**WHAT IS ASKED**: Read the data and repeat it in full, exactly.

═════ INFORMATION PROVIDED

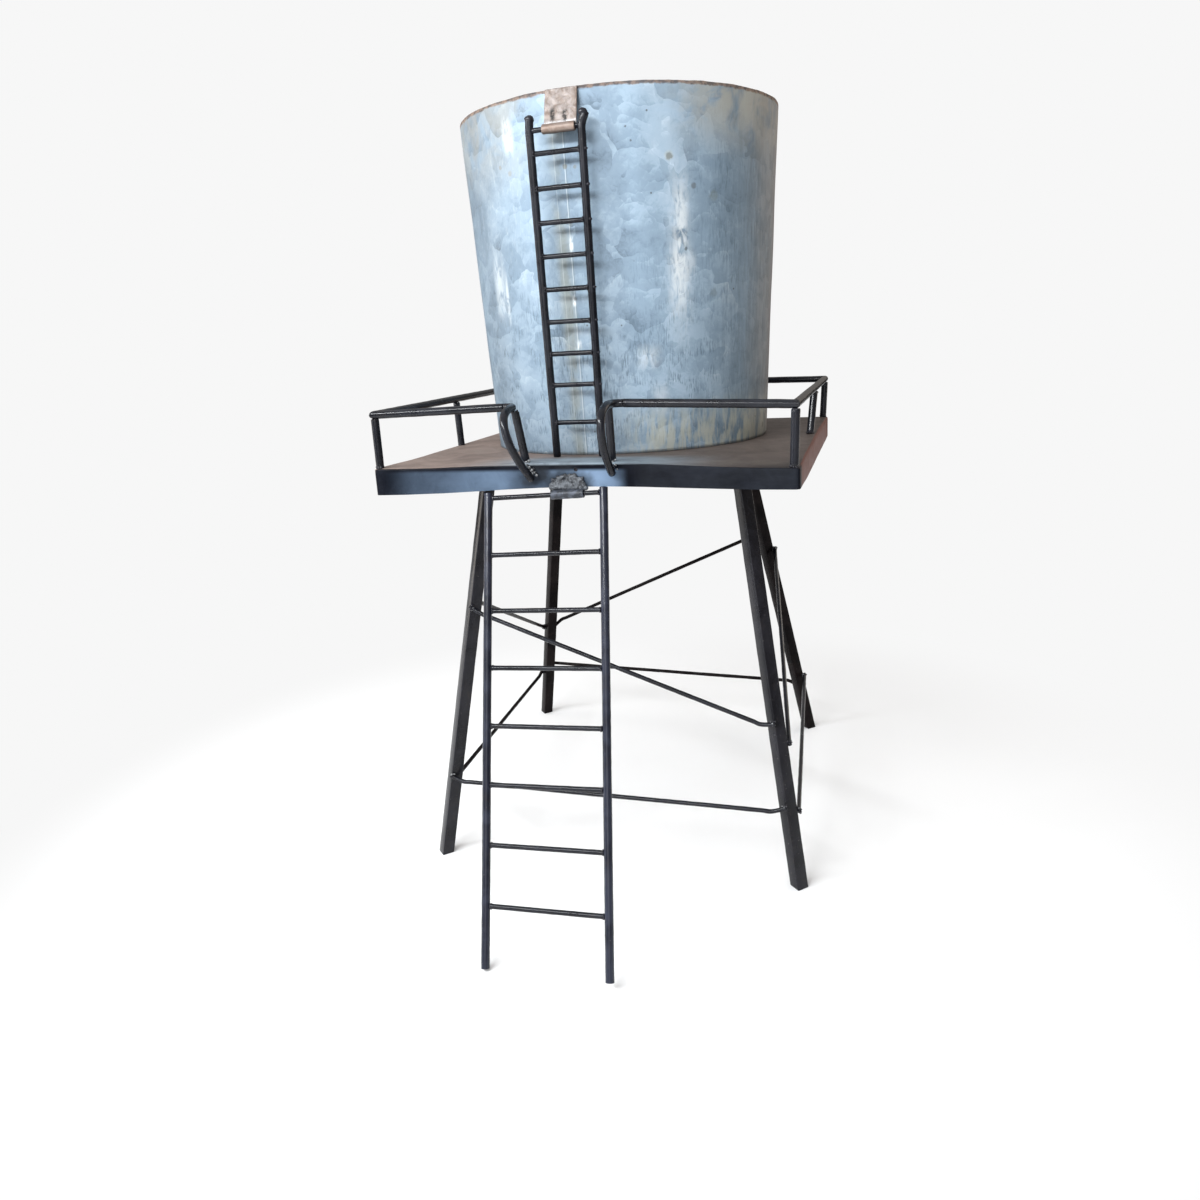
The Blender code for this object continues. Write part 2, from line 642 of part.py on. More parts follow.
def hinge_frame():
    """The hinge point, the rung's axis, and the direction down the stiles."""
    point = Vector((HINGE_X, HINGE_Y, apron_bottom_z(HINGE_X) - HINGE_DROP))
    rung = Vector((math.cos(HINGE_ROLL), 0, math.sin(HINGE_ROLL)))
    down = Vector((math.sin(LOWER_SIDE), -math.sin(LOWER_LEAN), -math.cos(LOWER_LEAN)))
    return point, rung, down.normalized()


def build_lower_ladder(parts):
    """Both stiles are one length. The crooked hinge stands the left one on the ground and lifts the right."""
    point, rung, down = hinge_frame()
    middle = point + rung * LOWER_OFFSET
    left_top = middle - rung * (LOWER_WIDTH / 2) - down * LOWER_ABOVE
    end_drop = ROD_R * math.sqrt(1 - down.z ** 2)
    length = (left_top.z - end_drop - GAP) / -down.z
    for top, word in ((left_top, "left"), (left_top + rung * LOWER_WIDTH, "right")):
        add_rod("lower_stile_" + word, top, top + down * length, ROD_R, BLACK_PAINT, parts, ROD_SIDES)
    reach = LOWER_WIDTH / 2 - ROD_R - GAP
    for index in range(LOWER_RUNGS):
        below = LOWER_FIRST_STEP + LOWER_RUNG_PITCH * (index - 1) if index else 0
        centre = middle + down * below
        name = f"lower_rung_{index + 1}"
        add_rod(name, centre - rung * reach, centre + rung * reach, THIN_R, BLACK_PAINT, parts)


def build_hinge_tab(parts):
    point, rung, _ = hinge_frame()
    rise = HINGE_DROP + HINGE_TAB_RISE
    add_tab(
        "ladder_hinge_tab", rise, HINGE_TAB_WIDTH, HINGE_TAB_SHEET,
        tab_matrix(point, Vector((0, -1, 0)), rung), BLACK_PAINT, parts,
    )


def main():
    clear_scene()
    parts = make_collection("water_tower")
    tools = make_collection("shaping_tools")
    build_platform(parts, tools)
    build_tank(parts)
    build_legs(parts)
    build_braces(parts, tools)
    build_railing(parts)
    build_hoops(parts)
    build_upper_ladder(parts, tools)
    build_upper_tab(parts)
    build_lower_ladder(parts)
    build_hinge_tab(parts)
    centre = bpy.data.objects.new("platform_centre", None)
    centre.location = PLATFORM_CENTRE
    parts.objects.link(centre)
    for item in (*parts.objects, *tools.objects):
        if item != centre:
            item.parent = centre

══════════

**RESULT**:
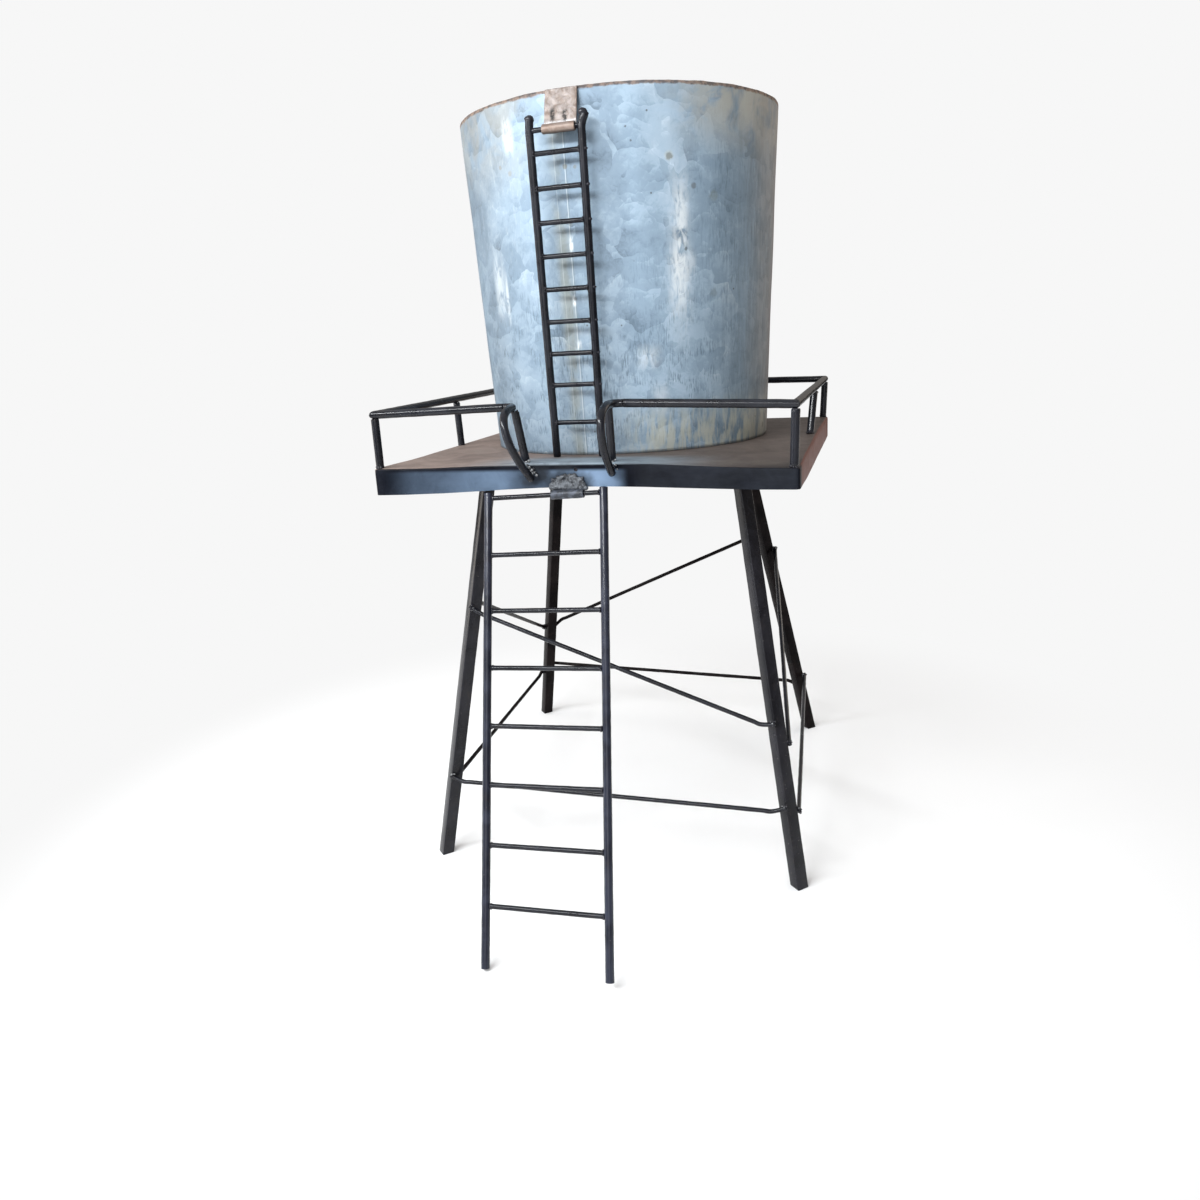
The Blender code for this object continues. Write part 2, from line 642 of part.py on. More parts follow.
def hinge_frame():
    """The hinge point, the rung's axis, and the direction down the stiles."""
    point = Vector((HINGE_X, HINGE_Y, apron_bottom_z(HINGE_X) - HINGE_DROP))
    rung = Vector((math.cos(HINGE_ROLL), 0, math.sin(HINGE_ROLL)))
    down = Vector((math.sin(LOWER_SIDE), -math.sin(LOWER_LEAN), -math.cos(LOWER_LEAN)))
    return point, rung, down.normalized()


def build_lower_ladder(parts):
    """Both stiles are one length. The crooked hinge stands the left one on the ground and lifts the right."""
    point, rung, down = hinge_frame()
    middle = point + rung * LOWER_OFFSET
    left_top = middle - rung * (LOWER_WIDTH / 2) - down * LOWER_ABOVE
    end_drop = ROD_R * math.sqrt(1 - down.z ** 2)
    length = (left_top.z - end_drop - GAP) / -down.z
    for top, word in ((left_top, "left"), (left_top + rung * LOWER_WIDTH, "right")):
        add_rod("lower_stile_" + word, top, top + down * length, ROD_R, BLACK_PAINT, parts, ROD_SIDES)
    reach = LOWER_WIDTH / 2 - ROD_R - GAP
    for index in range(LOWER_RUNGS):
        below = LOWER_FIRST_STEP + LOWER_RUNG_PITCH * (index - 1) if index else 0
        centre = middle + down * below
        name = f"lower_rung_{index + 1}"
        add_rod(name, centre - rung * reach, centre + rung * reach, THIN_R, BLACK_PAINT, parts)


def build_hinge_tab(parts):
    point, rung, _ = hinge_frame()
    rise = HINGE_DROP + HINGE_TAB_RISE
    add_tab(
        "ladder_hinge_tab", rise, HINGE_TAB_WIDTH, HINGE_TAB_SHEET,
        tab_matrix(point, Vector((0, -1, 0)), rung), BLACK_PAINT, parts,
    )


def main():
    clear_scene()
    parts = make_collection("water_tower")
    tools = make_collection("shaping_tools")
    build_platform(parts, tools)
    build_tank(parts)
    build_legs(parts)
    build_braces(parts, tools)
    build_railing(parts)
    build_hoops(parts)
    build_upper_ladder(parts, tools)
    build_upper_tab(parts)
    build_lower_ladder(parts)
    build_hinge_tab(parts)
    centre = bpy.data.objects.new("platform_centre", None)
    centre.location = PLATFORM_CENTRE
    parts.objects.link(centre)
    for item in (*parts.objects, *tools.objects):
        if item != centre:
            item.parent = centre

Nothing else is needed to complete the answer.